Joseph Jacovino, Jr., was the accompanist, joined by a brass and percussion group.
Heidrich chose works as different in rhythm and form as the Nigerian carol "Betelehemu," with its African chant sequence, and the Canadian "Huron Carol," with its slow underpinning of tom-tom sounds. The capacity of the singers for beautiful tonal blending was notable in these simple, quiet pieces.
The chorale's well-known clarity of pronunciation was evidenced best in the upbeat, out-loud works. In fact, two of these seemed the real favorites of the audience from the intensity of applause. These works opened the first and second halves of the 95 minute concert.
Heidrich's own composition, "Christmas Awakening," set the concert going with a brassy flourish and the joyful command to "Awake and sing." The beginning and ending portions had a wonderful vibrancy, set off nicely by an inner portion of a cappella singing. The arrangement for brass and percussion was just right, never overwhelming the voices.
For the second year in a row, a composition by Glenn McClure was the hit of the Holiday Prelude. Last year it was "Guadalupe Magnificat." This year it was "Santo" ("Holy") from his "St. Francis in the Americas: A Caribbean Mass." It was sparked by sopranos repeating "Santo, santo, santo" and perky percussive calypso-type rhythms. After alternating loud and soft passages, it ended with a blaze of sound that brought cheers from the audience.

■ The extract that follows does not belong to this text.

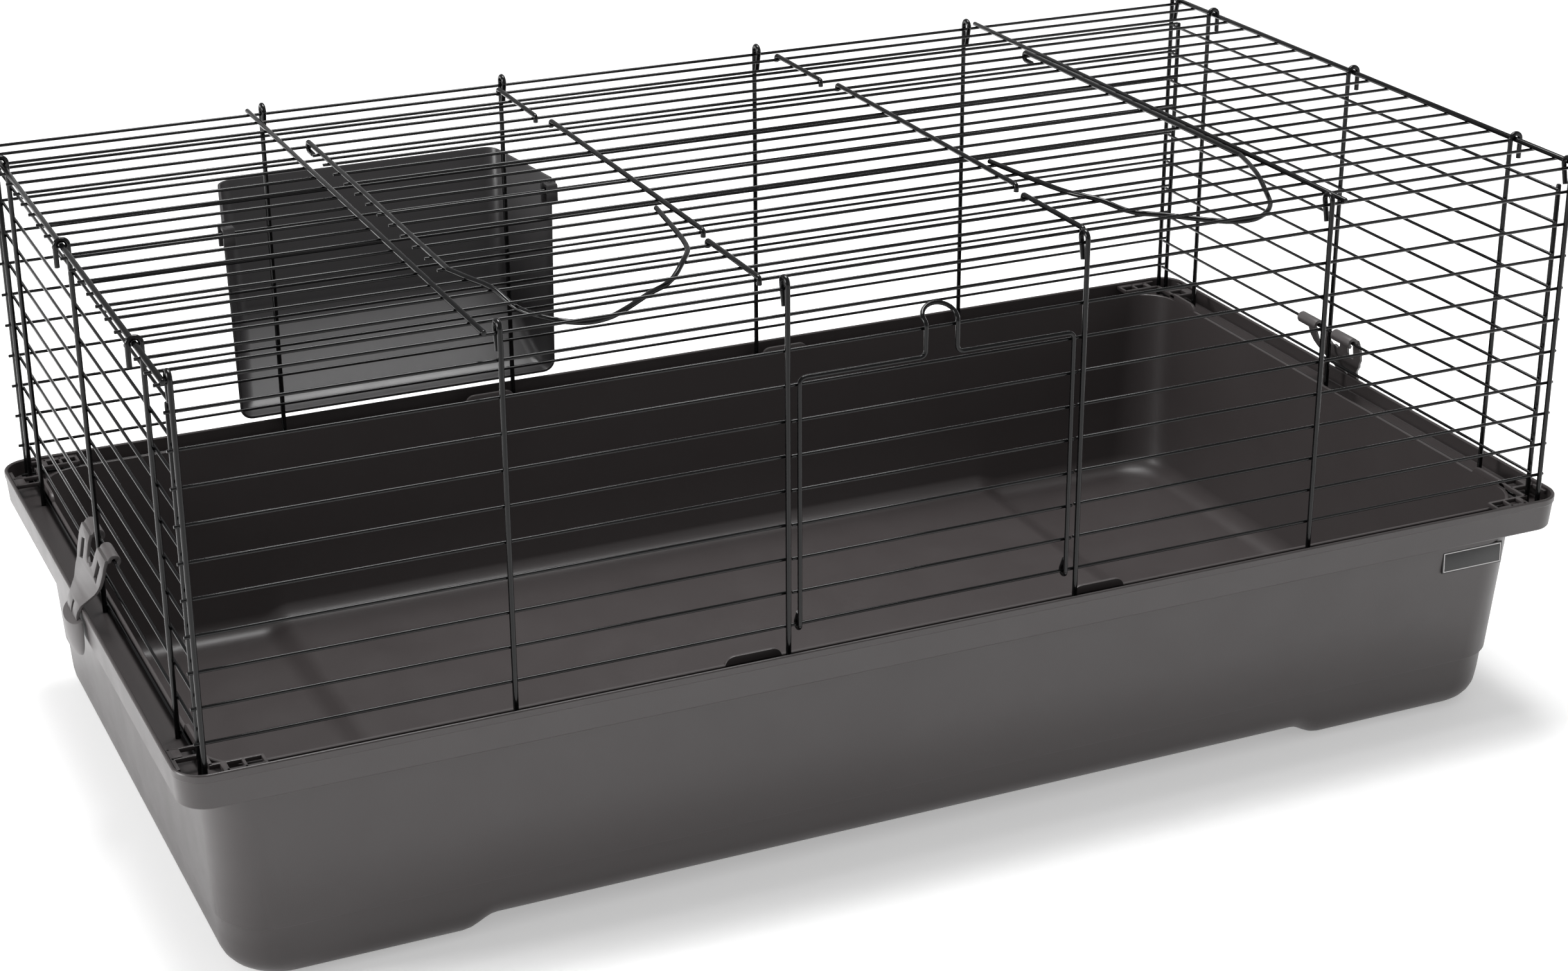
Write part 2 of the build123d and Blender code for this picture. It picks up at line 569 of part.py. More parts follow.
def end_clip(side):
    """A clip with two rolled lobes on the end rail, a waist over the rim and a thumb pad under the skirt."""
    rail = rail_z(CLIP_RAIL)
    roll_in = RAIL_R + CLIP_GAP
    roll_out = roll_in + CLIP_WALL
    outer_x = HALF_LENGTH - END_RAIL_X + CLIP_GAP
    bottom = -SKIRT_HEIGHT - CLIP_CATCH_GAP - rail
    pad_z = -CLIP_PAD_DROP - rail
    lift = END_PANEL_X + UP_R + CLIP_GAP - END_RAIL_X
    # Section seen along the rail: u is outward from the rail, v is up from it.
    inner = [(0, roll_in), (lift, roll_in - 2.0), (lift + 2.0, -18.0), (outer_x, -rail + 2.0), (outer_x, bottom)]
    plate = make_face(Polyline(
        (0, roll_out), (lift + CLIP_WALL, roll_out - 1.0), (lift + 2.0 + CLIP_WALL, -17.0),
        (outer_x + CLIP_WALL, -rail + 3.0), (outer_x + CLIP_WALL, bottom - CLIP_WALL),
        (outer_x - CLIP_CATCH, bottom - CLIP_WALL), (outer_x - CLIP_CATCH, bottom), (outer_x, bottom),
        (outer_x, -rail + 2.0), (lift + 2.0, -18.0), (lift, roll_in - 2.0), (0, roll_in), close=True))
    section = Plane(origin=(0, 0, 0), x_dir=(1, 0, 0), z_dir=(0, -1, 0))
    sheet = extrude(section * plate, CLIP_SPAN / 2, both=True)
    # Outline seen from outside: two lobes, a waist and a pad.
    half_span = CLIP_SPAN / 2
    half_waist = CLIP_WAIST / 2
    notch = half_span - CLIP_LOBE_WIDTH
    outline = make_face(Polyline(
        (-half_waist, pad_z - 20), (-half_waist, -32), (-half_span, -16), (-half_span, 20), (-notch, 20),
        (-notch, -6), (-4.5, -15), (4.5, -15), (notch, -6), (notch, 20), (half_span, 20),
        (half_span, -16), (half_waist, -32), (half_waist, pad_z - 20), close=True))
    face = Plane(origin=(-40, 0, 0), x_dir=(0, 1, 0), z_dir=(1, 0, 0))
    clip = sheet & extrude(face * outline, 100)
    for sign in (-1, 1):
        y = sign * (notch + CLIP_LOBE_WIDTH / 2)
        roll = Cylinder(roll_out, CLIP_LOBE_WIDTH, rotation=(90, 0, 0))
        clip += Pos(0, y, 0) * (roll - Pos(outer_x + 0.6, 0, -20) * Box(2 * outer_x, 100, 40))
        clip -= Pos(0, y, 0) * Cylinder(roll_in, CLIP_LOBE_WIDTH * 2, rotation=(90, 0, 0))
        clip -= Pos(lift, y, -8) * Box(4 * CLIP_WALL + 4, CLIP_LOBE_WIDTH * 0.42, 14)
    clip += clip_pad(outer_x, bottom, pad_z)
    place_it = Pos(side * END_RAIL_X, END_HOOK_SHIFT, rail)
    if side < 0:
        return place_it * Rot(0, 0, 180) * clip
    return place_it * clip


def clip_pad(outer_x, bottom, pad_z):
    """The thumb pad: a crowned tongue with a round lower end, in front of the skirt."""
    height = CLIP_PAD - 6.0
    front = Plane(origin=(outer_x, 0, pad_z), x_dir=(0, 1, 0), z_dir=(1, 0, 0))
    half = CLIP_PAD / 2
    outline = Polyline((-half, half), (-half, height), (half, height), (half, half))
    outline += ThreePointArc((half, half), (0, 0), (-half, half))
    block = extrude(front * make_face(outline), CLIP_PAD_BULGE)
    radius = (half * half + CLIP_PAD_BULGE * CLIP_PAD_BULGE) / (2 * CLIP_PAD_BULGE)
    crown = Pos(outer_x + CLIP_PAD_BULGE - radius, 0, pad_z + CLIP_PAD / 2) * Cylinder(radius, 2 * CLIP_PAD)
    return block & crown


# Hay rack

def rack_section(front, rear, depth, z, inset=0.0):
    x = front / 2 - inset
    r = rear / 2 - inset
    y0 = RACK_FACE_Y - (20.0 if inset else 0.0)
    slope = (x - r) / depth
    x0 = x + slope * (RACK_FACE_Y - y0)
    y1 = RACK_FACE_Y + depth - inset
    return Plane.XY.offset(z) * make_face(Polyline((-x0, y0), (x0, y0), (r, y1), (-r, y1), close=True))


def rack_block(inset=0.0):
    """The rack's space, widening upward: a steep lower ramp, then a nearly upright back wall."""
    bottom = RACK_BOTTOM + inset
    top = RACK_TOP + (10.0 if inset else 0.0)
    lower = loft([
        rack_section(RACK_FRONT_WIDTH_LOW, RACK_CREASE_WIDTH - 6, RACK_BOTTOM_DEPTH, bottom, inset),
        rack_section((RACK_FRONT_WIDTH + RACK_FRONT_WIDTH_LOW) / 2, RACK_CREASE_WIDTH, RACK_CREASE_DEPTH,
                     RACK_CREASE, inset)], ruled=True)
    upper = loft([
        rack_section((RACK_FRONT_WIDTH + RACK_FRONT_WIDTH_LOW) / 2, RACK_CREASE_WIDTH, RACK_CREASE_DEPTH,
                     RACK_CREASE, inset),
        rack_section(RACK_FRONT_WIDTH, RACK_TOP_WIDTH, RACK_TOP_DEPTH, top, inset)], ruled=True)
    return lower + upper


def rack_hook(x):
    """A moulded hook over the back panel's rail, with a tongue down inside it."""
    rail = rail_z(RACK_HOOK_RAIL)
    inside = SIDE_RAIL_Y - RAIL_R - WIRE_GAP
    back = RACK_FACE_Y + RACK_WALL
    under = rail + RAIL_R + WIRE_GAP
    top = under + RACK_HOOK_RISE
    tongue_in = inside - RACK_WALL
    low = rail - RACK_HOOK_TONGUE
    profile = make_face(Polyline(
        (tongue_in, low), (tongue_in, under + 2.0), (inside, top), (back, top), (back, low),
        (RACK_FACE_Y, low), (RACK_FACE_Y, under), (inside, under), (inside, low), close=True))
    frame = Plane(origin=(x, 0, 0), x_dir=(0, 1, 0), z_dir=(1, 0, 0))
    return extrude(frame * profile, RACK_HOOK_WIDTH / 2, both=True)


def hay_rack():
    outer = rack_block()
    rear_edges = outer.edges().filter_by(lambda e: (e @ 0.5).Y > RACK_FACE_Y + 5 and abs((e @ 0.5).X) > 60)
    outer = fillet(rear_edges.filter_by(lambda e: abs((e @ 0).Z - (e @ 1).Z) > 5), RACK_CORNER)
    rack = outer - rack_block(RACK_WALL)
    slope = Plane(origin=(0, RACK_FACE_Y, RACK_FRONT_TOP),
                  x_dir=(0, RACK_TOP_DEPTH, RACK_TOP - RACK_FRONT_TOP), z_dir=(1, 0, 0))
    cutter = extrude(slope * Pos(RACK_TOP_DEPTH / 2, 25, 0) * Rectangle(RACK_TOP_DEPTH * 2, 50),
                     RACK_FRONT_WIDTH, both=True)
    rack -= cutter
    for sign in (-1, 1):
        rack += rack_hook(sign * RACK_HOOK_OFFSET)
    return Pos(RACK_CENTRE_X, 0, 0) * rack


# Writing the pieces

def place(shape):
    return Pos(0, FOOTPRINT_SHIFT, TUB_HEIGHT) * shape


def write(name, solids):
    if not isinstance(solids, list):
        solids = [solids]
    moved = []
    for piece in solids:
        moved.extend(place(piece).solids())
    shape = moved[0] if len(moved) == 1 else Compound(children=moved)
    export_step(shape, f"parts/{name}.step")
    print(name, len(moved), round(sum(s.volume for s in moved)))


os.makedirs("parts", exist_ok=True)
write("tub", tub())
write("front_uprights", side_uprights(-1))
write("back_uprights", side_uprights(1))
write("left_end_uprights", end_uprights(-1))
write("right_end_uprights", end_uprights(1))
write("front_rails", front_rails())
write("front_short_rails", front_short_rails())
write("back_rails", back_rails())
write("left_end_rails", end_rails(-1))
write("right_end_rails", end_rails(1))
write("roof_long_wires", roof_long_wires())
write("roof_short_wires", roof_short_wires())
write("roof_cross_wires", roof_cross_wires())
write("roof_edge_wires", roof_edge_wires())
write("roof_stub_wires", roof_stub_wires())
write("top_door_side_wires", top_door_side_wires())
write("top_door_latch_springs", [latch_spring(sign) for sign in (-1, 1)])
write("top_door_bars", top_door_bars())
write("top_door_cross_wires", top_door_cross_wires())
write("front_door_frame", front_door_frame())
write("front_door_bars", front_door_bars())
write("left_clip", end_clip(-1))
write("right_clip", end_clip(1))
write("hay_rack", hay_rack())
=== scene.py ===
import bpy
from math import radians, pi, sin, cos, atan2
from mathutils import Vector, Matrix


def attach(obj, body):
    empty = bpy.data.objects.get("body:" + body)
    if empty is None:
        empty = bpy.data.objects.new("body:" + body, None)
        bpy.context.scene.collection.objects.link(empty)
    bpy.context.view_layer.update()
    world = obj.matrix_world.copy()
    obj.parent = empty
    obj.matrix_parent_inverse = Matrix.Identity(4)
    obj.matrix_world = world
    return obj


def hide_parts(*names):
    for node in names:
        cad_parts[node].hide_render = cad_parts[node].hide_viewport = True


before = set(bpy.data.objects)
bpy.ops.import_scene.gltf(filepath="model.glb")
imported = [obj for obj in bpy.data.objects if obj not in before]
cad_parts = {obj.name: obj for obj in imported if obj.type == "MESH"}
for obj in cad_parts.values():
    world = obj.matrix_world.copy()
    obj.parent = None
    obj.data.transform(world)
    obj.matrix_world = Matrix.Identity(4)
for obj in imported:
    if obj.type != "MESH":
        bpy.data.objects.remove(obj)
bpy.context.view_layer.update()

# Guinea pig cage. Lengths below are in millimetres about the tub's own centre,
# with z = 0 at the top of the tub's rim; spot() turns them into the frame's metres.
TUB_HEIGHT = 166.0
RIM_HALF_WIDTH = 268.0
SIDE_PANEL_Y = 258.4
END_PANEL_X = 482.0
UPRIGHT = 1.75
RAIL = 1.1
CROSS = 1.75
EDGE = 1.9
DOOR = 1.5
WELD = 0.3
STUB = 3.0
SIDE_RAIL_Y = SIDE_PANEL_Y - UPRIGHT - RAIL + WELD
END_RAIL_X = END_PANEL_X - UPRIGHT - RAIL + WELD
RACK_FACE_Y = SIDE_PANEL_Y + UPRIGHT + 0.3
RACK_DEPTH = 83.0
SHIFT_Y = (RIM_HALF_WIDTH - RACK_FACE_Y - RACK_DEPTH) / 2
DOOR_BAY = 104.3
OUTER_BAY = 288.1
ROOF_Z = 241.2
ROOF_EDGE_X = END_PANEL_X + UPRIGHT + EDGE + 0.4
ROOF_OUTER_Y = SIDE_PANEL_Y - UPRIGHT - RAIL - 0.3
ROOF_HALF_X = ROOF_EDGE_X + EDGE + STUB
EDGE_Z = ROOF_Z + RAIL + EDGE - WELD
CROSS_Z = ROOF_Z + RAIL + CROSS - WELD
TOP_DOOR_Z = ROOF_Z + RAIL + CROSS + 0.3
TOP_BAR_Z = TOP_DOOR_Z - CROSS - RAIL + WELD
TOP_DOOR_HALF = 285.6
TOP_DOOR_SHIFT = 5.0
CROSS_X = 298.0
STUB_X = 113.5
CHANNEL_Z = -12.0
FRONT_DOOR_Y = SIDE_RAIL_Y + RAIL + DOOR + 0.3
FRONT_BAR_Y = FRONT_DOOR_Y - DOOR - RAIL + WELD
FRONT_DOOR_HALF = 96.5
HOOK = 4.2
WIRE_SIDES = 14
MIDDLE_UPRIGHT_Y = 5.5
END_UPRIGHT_PITCH = 196.75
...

Incidentally, last month a recording of the complete mass, conducted by its composer, was released. For more information go to www.artforbrains.com. Isn't that a great Web site title?
From the 15 works performed, other highlights remain in memory. With Cindy Pena as soloist, Heidrich conducted jazz master Dave Brubeck's "Gloria" from his "Fiesta de la Posada." Its pulsating beats set toes tapping, including those of Brubeck's son Chris, who sat against the back wall of the church enjoying it immensely.
Instrumentalists gave special impact to several of the performance. Chorus members May Steinberg and Nicole Simmons turned into excellent flutists to give a special subtle flavor to the "Huron Carol." Clarinetist Claudia Mickelson, also a singer in the chorale, impeccably provided the vital Klezmer-like buoyancy to "Shalom," Israeli folk songs arranged by Sally Albrecht.
Heidrich chose a fitting finale to raise holiday spirits: "Christmas Flourish," an arrangement of four carols by Randol Alan Bass. Soloist soprano Patricia Alworth, along with the chorus, sang a lovely "Silent Night," while William Billing's "Shiloh" was given a particularly sparkling performance. But it was left to the sopranos to have the final note for the concert, one that reached into the heavenly heights, imitating the angels they had "heard on high."
It is always satisfying to see full houses at concerts, and there is a reason why such are common for the Connecticut Master Chorale: it is simply an outstanding chorus.